Stored data:
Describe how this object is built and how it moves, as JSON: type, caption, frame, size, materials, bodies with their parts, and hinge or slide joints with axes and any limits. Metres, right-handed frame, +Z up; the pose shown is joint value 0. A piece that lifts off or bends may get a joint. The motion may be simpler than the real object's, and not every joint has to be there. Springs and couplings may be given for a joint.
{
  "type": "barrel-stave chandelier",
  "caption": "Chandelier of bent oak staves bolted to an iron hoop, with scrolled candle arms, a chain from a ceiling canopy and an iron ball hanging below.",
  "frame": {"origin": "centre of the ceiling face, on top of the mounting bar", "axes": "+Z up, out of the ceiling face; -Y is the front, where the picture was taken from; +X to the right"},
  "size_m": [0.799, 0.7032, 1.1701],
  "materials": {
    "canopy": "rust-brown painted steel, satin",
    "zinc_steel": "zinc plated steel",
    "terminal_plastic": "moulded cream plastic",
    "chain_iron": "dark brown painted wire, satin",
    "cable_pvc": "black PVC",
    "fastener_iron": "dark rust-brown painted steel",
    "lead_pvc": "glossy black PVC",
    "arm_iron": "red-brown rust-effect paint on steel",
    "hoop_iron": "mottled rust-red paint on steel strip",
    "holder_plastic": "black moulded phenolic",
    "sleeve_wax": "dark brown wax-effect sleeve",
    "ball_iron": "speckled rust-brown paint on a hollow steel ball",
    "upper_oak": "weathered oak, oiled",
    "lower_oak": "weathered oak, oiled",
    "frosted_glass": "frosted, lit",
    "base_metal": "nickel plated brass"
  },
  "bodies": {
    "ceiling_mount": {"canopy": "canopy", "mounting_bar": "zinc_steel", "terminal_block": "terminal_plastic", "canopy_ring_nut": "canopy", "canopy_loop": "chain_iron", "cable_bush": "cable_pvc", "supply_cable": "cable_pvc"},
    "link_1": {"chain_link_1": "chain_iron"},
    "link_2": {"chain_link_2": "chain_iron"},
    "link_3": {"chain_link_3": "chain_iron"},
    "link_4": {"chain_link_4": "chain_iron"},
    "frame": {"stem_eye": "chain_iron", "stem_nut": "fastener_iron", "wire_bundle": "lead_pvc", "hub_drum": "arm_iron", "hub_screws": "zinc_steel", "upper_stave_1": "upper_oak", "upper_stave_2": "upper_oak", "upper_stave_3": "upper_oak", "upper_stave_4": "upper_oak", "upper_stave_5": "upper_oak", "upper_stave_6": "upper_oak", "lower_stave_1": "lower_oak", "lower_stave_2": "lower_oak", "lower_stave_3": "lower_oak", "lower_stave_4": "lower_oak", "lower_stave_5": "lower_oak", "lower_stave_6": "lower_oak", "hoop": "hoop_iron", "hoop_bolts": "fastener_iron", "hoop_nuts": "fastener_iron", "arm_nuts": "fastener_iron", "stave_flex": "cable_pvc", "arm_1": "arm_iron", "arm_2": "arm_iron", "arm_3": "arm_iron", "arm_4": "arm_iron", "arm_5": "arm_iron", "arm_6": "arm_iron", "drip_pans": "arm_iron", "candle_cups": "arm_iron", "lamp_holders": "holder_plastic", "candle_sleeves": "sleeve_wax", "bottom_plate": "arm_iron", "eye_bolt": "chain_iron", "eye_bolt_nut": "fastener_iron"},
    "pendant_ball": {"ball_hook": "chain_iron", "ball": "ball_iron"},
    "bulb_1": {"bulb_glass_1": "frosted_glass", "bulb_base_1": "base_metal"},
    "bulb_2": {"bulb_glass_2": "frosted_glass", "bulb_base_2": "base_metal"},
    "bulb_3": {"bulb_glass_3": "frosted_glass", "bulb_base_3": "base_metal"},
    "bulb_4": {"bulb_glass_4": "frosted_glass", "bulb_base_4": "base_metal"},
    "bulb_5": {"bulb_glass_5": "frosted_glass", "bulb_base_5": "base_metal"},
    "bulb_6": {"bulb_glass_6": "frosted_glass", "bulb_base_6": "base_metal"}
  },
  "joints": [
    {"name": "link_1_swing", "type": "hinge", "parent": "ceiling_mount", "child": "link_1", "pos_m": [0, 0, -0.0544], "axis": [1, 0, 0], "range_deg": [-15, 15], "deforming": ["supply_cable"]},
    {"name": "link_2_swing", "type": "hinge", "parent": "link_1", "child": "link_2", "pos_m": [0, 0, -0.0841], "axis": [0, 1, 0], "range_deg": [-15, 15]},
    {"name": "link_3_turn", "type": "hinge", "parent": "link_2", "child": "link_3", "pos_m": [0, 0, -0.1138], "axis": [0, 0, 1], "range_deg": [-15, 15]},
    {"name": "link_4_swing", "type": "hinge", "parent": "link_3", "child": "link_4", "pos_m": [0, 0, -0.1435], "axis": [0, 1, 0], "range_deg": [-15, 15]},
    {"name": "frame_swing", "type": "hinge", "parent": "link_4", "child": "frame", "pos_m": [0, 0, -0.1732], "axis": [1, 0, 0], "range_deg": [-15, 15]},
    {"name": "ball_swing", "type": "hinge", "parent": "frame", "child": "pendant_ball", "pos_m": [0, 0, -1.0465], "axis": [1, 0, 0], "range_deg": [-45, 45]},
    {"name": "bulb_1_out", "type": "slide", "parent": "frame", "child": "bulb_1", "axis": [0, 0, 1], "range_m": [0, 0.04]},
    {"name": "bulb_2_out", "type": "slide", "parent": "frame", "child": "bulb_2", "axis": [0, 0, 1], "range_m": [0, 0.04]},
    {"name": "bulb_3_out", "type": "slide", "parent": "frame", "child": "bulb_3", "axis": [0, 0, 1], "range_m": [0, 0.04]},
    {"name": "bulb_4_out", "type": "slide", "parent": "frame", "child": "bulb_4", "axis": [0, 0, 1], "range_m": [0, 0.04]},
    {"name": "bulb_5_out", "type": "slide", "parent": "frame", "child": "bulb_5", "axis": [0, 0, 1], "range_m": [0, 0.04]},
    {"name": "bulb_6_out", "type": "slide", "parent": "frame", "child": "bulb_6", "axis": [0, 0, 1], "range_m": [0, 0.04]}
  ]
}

Problem details: Locate each line with the word "joints" and copy it.

Exercise response:
Describe how this object is built and how it moves, as JSON: type, caption, frame, size, materials, bodies with their parts, and hinge or slide joints with axes and any limits. Metres, right-handed frame, +Z up; the pose shown is joint value 0. A piece that lifts off or bends may get a joint. The motion may be simpler than the real object's, and not every joint has to be there. Springs and couplings may be given for a joint.
  "joints": [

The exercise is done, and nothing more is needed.